Come noto, in sede di separazione e divorzio, il giudice adotta anche i provvedimenti che ritiene più opportuni nell’interesse della prole, potendo porre a carico di un coniuge il pagamento di un assegno mensile a titolo di contributo nel mantenimento dell'altro coniuge e dei figli minorenni (o maggiorenni ma non economicamente autosufficienti).
Il Giudice indicherà, altresì, le modalità con le quali i genitori contribuiranno alle spese ordinarie e straordinarie dei figli.
Infatti, mentre le spese “ordinarie” possono essere sostenute autonomamente e senza necessità di consenso reciproco da entrambi i genitori, per quanto riguarda le spese di carattere straordinario, le stesse, proprio per tale loro natura, dovranno, di regola, essere previamente concordate tra i genitori stessi.

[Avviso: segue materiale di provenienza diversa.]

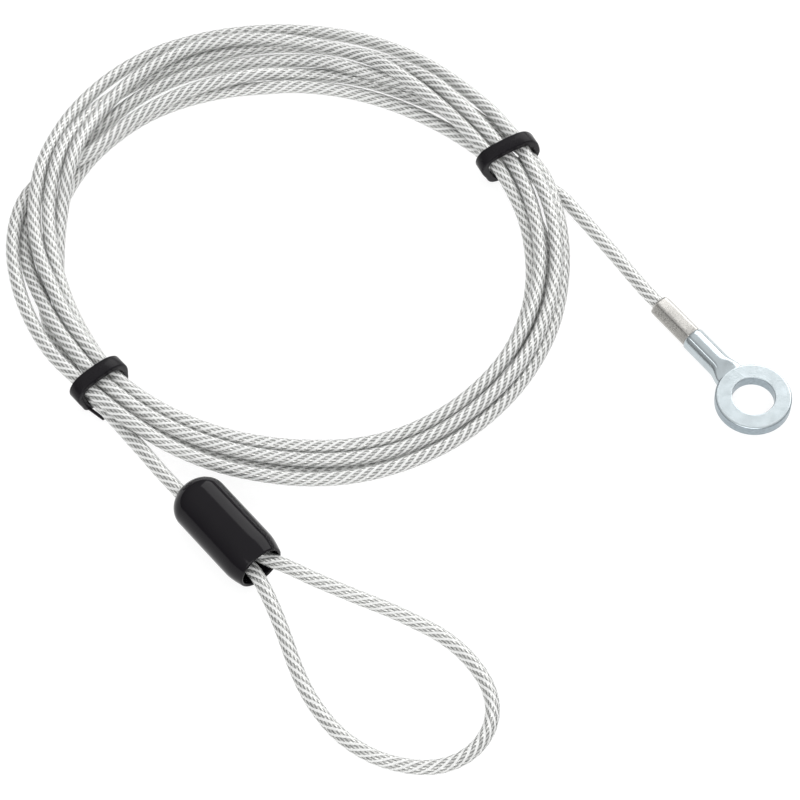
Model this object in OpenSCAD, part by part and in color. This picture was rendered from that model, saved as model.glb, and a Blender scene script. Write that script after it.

Di conseguenza, un genitore non potrà provvedere al pagamento di una spesa straordinaria senza il consenso dell’altro genitore e poi pretendere il rimborso del 50% della somma, dal momento che tali spese devono essere previamente concordate tra i genitori stessi.
Ciò, tuttavia, non deve ritenersi vero in tutti i casi, in quanto vi sono delle ipotesi in cui il coniuge può provvedere alla spesa straordinaria anche senza consenso dell’altro, mantenendo, comunque, il proprio diritto al rimborso.
Ebbene, proprio su questo punto, la Corte di Cassazione, con la pronuncia sopra citata, ha precisato come tale accordo preventivo tra i genitori non debba ritenersi necessario in tutte le ipotesi in cui la spesa straordinaria corrisponda al “maggior interesse” dei figli stessi: in questo caso, dunque, il genitore potrà sostenerla anche senza interpellare l’altro, il quale sarà comunque tenuto a rimborsare il 50% dell’importo speso.
Laddove, quindi, il genitore rifiuti di rimborsare la spesa straordinaria sostenuta senza la propria autorizzazione, l’altro genitore potrà rivolgersi al giudice affinchè pronunci un provvedimento che lo condanni al pagamento medesimo.
In tal caso, il giudice dovrà, in primo luogo, verificare se effettivamente la spesa corrispondesse al “maggior interesse” del minore, valutando, dunque, se l’importo della spesa sia proporzionato rispetto all’utilità che ne è derivata per il minore stesso, nonché rispetto alle condizioni economiche dei genitori medesimi.
Nel caso all’esame della Corte, in particolare, il genitore aveva proceduto ad iscrivere ad una scuola privata il figlio, nonostante l’altro genitore avesse comunicato il suo disaccordo in ordine a tale scelta.
La Corte, precisa, innanzitutto, che deve escludersi la sussistenza di un “obbligo di concertazione preventiva fra i coniugi al fine di poter effettuare le spese straordinarie che corrispondano al “maggiore interesse” dei figli. Nel caso di mancata concertazione preventiva e di rifiuto di provvedere al rimborso della quota di spettanza da parte del coniuge che non le ha effettuate, il giudice è tenuto a verificare la rispondenza delle spese all’interesse del minore mediante una valutazione sulla commisurazione dell’entità della spesa rispetto all’utilità che ne deriva ai minori e sulla sostenibilità della spesa stessa se rapportata alle condizioni economiche dei genitori”.
Di conseguenza, secondo la Corte, il coniuge convenuto in giudizio per il rimborso della spesa avrebbe dovuto opporre, con “specifici motivi di dissenso valutabili dal giudice, la non rispondenza delle spese all’interesse del minore ovvero la insostenibilità della spesa stessa se rapportata alle condizioni economiche dei genitori e all’utilità per i figli”, cosa che, invece, non era stata fatta nel caso di specie.
In conclusione, quindi, poiché il coniuge a cui era stato chiesto il rimborso della spesa straordinaria non autorizzata, non aveva fornito la prova che la stessa non corrispondeva al maggior interesse del figlio, lo stesso deve ritenersi obbligato a rimborsare una somma pari al 50% della spesa stessa, dal momento che la stessa, oltretutto, risultava anche proporzionata rispetto alle condizioni economico-patrimoniali dei genitori stessi.